> _Your goal_: Look for the string "scene" in the lines and copy each line that has it.

### Provided material ###

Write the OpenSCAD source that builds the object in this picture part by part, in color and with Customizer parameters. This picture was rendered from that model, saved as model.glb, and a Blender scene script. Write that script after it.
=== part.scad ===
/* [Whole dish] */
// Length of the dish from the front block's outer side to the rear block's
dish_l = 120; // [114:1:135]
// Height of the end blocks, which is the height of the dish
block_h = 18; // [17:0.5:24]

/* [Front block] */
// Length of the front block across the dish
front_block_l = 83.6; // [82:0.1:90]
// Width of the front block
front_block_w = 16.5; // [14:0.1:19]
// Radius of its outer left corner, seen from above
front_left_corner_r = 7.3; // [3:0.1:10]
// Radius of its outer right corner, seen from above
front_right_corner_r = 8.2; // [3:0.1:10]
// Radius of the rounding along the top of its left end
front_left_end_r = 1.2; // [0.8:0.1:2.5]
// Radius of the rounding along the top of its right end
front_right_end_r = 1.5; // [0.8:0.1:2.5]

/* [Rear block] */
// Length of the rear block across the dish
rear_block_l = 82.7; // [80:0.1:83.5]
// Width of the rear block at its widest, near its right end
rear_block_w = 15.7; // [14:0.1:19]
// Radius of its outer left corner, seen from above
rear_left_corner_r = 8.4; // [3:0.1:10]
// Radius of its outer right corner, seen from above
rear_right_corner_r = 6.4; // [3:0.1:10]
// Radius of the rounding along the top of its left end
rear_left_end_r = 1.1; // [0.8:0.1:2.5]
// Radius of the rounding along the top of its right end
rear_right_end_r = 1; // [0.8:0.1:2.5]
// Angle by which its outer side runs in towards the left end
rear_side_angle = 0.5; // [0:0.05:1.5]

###
### Provided material ###

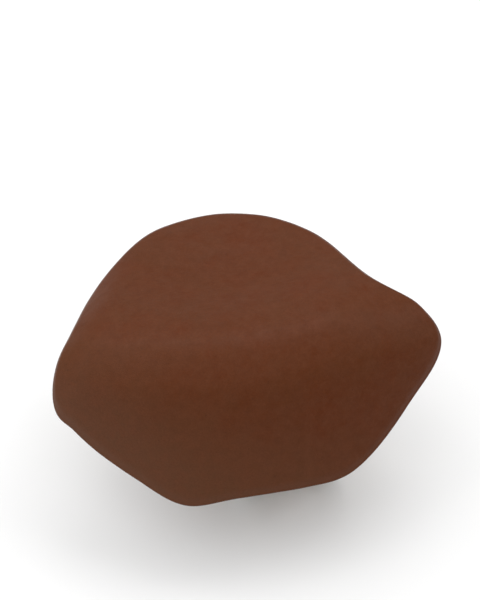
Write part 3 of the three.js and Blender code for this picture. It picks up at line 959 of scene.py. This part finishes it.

###

> _Solution below_:
Write the OpenSCAD source that builds the object in this picture part by part, in color and with Customizer parameters. This picture was rendered from that model, saved as model.glb, and a Blender scene script. Write that script after it.
Write part 3 of the three.js and Blender code for this picture. It picks up at line 959 of scene.py. This part finishes it.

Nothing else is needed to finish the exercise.